Fractions are Hard!

2.3 Changing the amount of pie per girl

Of course girls get pie too! Consider the sharing problem:


Share \(a\) pies equally among \(b\) girls.


In a sharing problem, how might you double the amount of pie each girl receives?


Answer: Double the number of pies!


Let’s translate this our mathematical notation:


\(\dfrac{a}{b}\) is the amount of pie each girl receives in the sharing problem “share \(a\) pies among \(b\) girls.”

\(2 \times \dfrac{a}{b}\) is double this amount of pie.


But we just concluded that we can double the amount of pie per girl by sharing \(2a\) pies among the \(b\) girls instead. That is, we concluded that \(\dfrac{2a}{b}\)  gives the same answer \(2 \times \dfrac{a}{b}\). We have


\(2 \times \dfrac{a}{b}=\dfrac{2a}{b}\).


In the same way, to triple the amount of pie each girl receives in a sharing problem, just triple the amount of pie:


\(3 \times \dfrac{a}{b}=\dfrac{3a}{b}\).


And so on. (For example, \(4 \times \dfrac{7}{3}=\dfrac{28}{3}\). )


BASIC MULTIPLICATION BELIEF:     \(x \times \dfrac{a}{b} = \dfrac{xa}{b}\) . 

To change the amount of pie each girl receives by a factor \(x\) , change the number of pies by that factor  .


This belief is natural and right for positive whole numbers. It feels like it should be true for all types of numbers.


Comment: We like to believe multiplication is commutative. I guess then we should also choose to believe that \(\frac{a}{b} \times x = x \times \frac{a}{b}\), which equals \(\frac{xa}{b}\).



We can practice the idea of this belief with pictures too.


For example, in looking at two copies of  \(\dfrac{3}{5}\) we really do see \(\dfrac{6}{5}\).


We see three copies of \(2\dfrac{1}{2}\)  as this.


This is literally \(6 + \dfrac{3}{2}\)  (six whole pies and three half pies), and this matches our mathematics so far:


\(\left(2 + \dfrac{1}{2}\right) \times 3 = 6 + \dfrac{1}{2} \times 3 = 6 + \dfrac{3}{2}\).


We can also see that two half pies combine to make a whole pie, and so \(6\dfrac{3}{2}\) is equivalent to \(7\dfrac{1}{2}\), if you like.

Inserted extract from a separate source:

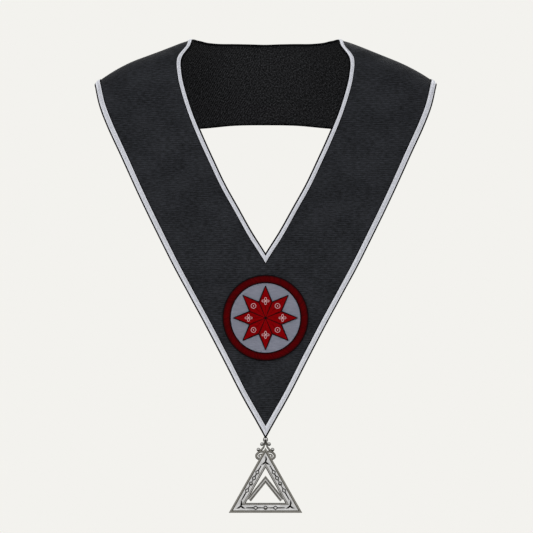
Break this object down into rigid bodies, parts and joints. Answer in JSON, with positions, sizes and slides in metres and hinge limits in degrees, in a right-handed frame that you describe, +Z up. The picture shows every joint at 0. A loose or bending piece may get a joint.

Check: Can you think your way through \(5 \times 2\dfrac{1}{3}\)?

EXTRA: What sharing problem does \(2\dfrac{1}{3}\) represent? How many pies? How many girls?

How many pies do you need if you want to ensure that each girl now gets five times the amount of pie?



Thinking Question:

Suppose I told you in a sharing problem with seven boys, each boy received three pies. How many pies, in total, were there to begin with?


Logic tells us that there 21 were  pies. Is it a coincidence that \(3 \times 7 = 21\)?

In general, if \(\dfrac{a}{b}= n\) , must it be the case that \(a = n \times b\)?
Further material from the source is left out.